Поворот ключа (Притула) - страница 85

— Хорошо.

— И договорились. И рад, что тебе понравились часики. А ты теперь иди — ждут тебя. Учительница. И кое-кто другие. Так ты иди. А я малость постою.

Казанцев подошел к Раисе Григорьевне и сел на прежнее место: перед ними на вытоптанной площадке все длилось веселье, и вдруг Казанцев почувствовал то же беспокойство, что было в нем вчера, что бывает с ним всегда перед приступом — крутит душу, тошнотворный звонок в затылке, — и уже понял, что поздно глотать таблетку, что беда случится сейчас.

— Что с тобой? — спросила Лена.

— Ничего. Пройдет.

И тут догадался Казанцев: новое непривычное состояние — это не близкий приступ, это совсем иное, очень напоминающее болезнь, но ни разу в жизни им еще не испытанное, — Казанцев понял, что он просто-напросто сегодня счастлив, и это не догадка, но непоколебимая уверенность.

И его обожгла внезапная и острая любовь к окружающим людям, к тем, кого он помнит с детства, и он любил не только всех людей вместе, но и каждого в отдельности — Раису Григорьевну и Лену, Константина Андреевича Михалева, дядю Костю, как звали его когда-то, кумира дворовых мальчишек, какого змея запустили они однажды всем двором, дядя Костя его вогнал в точку, так что змей исчез вовсе, улетел, и Казанцев долго потом надеялся, что змей где-то летает и еще вернется; Петра Андреевича, Казанцев помнил, как однажды, лет двадцать пять назад, приехал сюда в отпуск Петр Андреевич, поскрипывали его сапоги, постанывали ордена и медали, он сидел на этом крыльце и разрешал мальчишкам трогать его погоны и награды; и Леонида Лапинского, никогда не унывающего баяниста, первого в городе весельчака, — сейчас Казанцев любил всех, и это была любовь к своему давно отсвистевшему детству.

— Я думаю, Раиса Григорьевна, что все, в сущности, просто, — вдруг сказал Казанцев. — Люди могут быть счастливыми. Нужно только, чтоб тебя окружали свои, близкие тебе люди. Я думаю, что сделал ошибку, уехав из Фонарева.

— Насколько мне известно, самые большие суда, которые строят в Фонареве, это лодки для рыбаков-любителей. Тебя, конечно, здесь все любят, но я не думаю, чтобы для тебя построили верфь. Не обманывай себя, Володя. Может, это и красивый обман, но все-таки обман.
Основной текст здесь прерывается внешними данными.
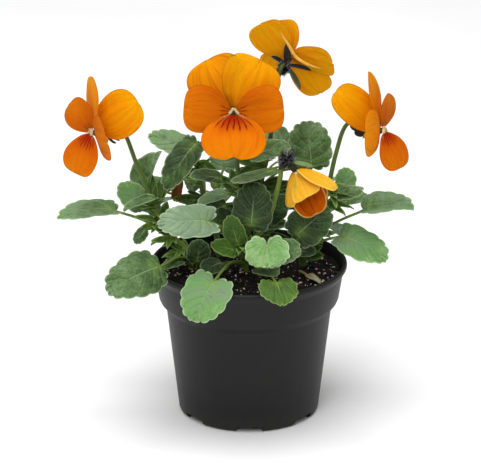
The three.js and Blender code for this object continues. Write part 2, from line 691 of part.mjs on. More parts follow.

— И все же мне было бы легче: меня все знают, здесь мой дом, здесь все проще: веселье — это веселье, дружба — это дружба.

— Мне кажется, я вас учила: дома ли ты живешь, вдали от него, удачлив ты или нет, нужно быть человеком, и только. Ты сам знаешь, что все в самом человеке, а не в том, где он живет.

— Да, конечно, — согласился Казанцев. Спорить он не мог, потому что хотел сохранить в себе сегодняшнее состояние — задержанное счастье.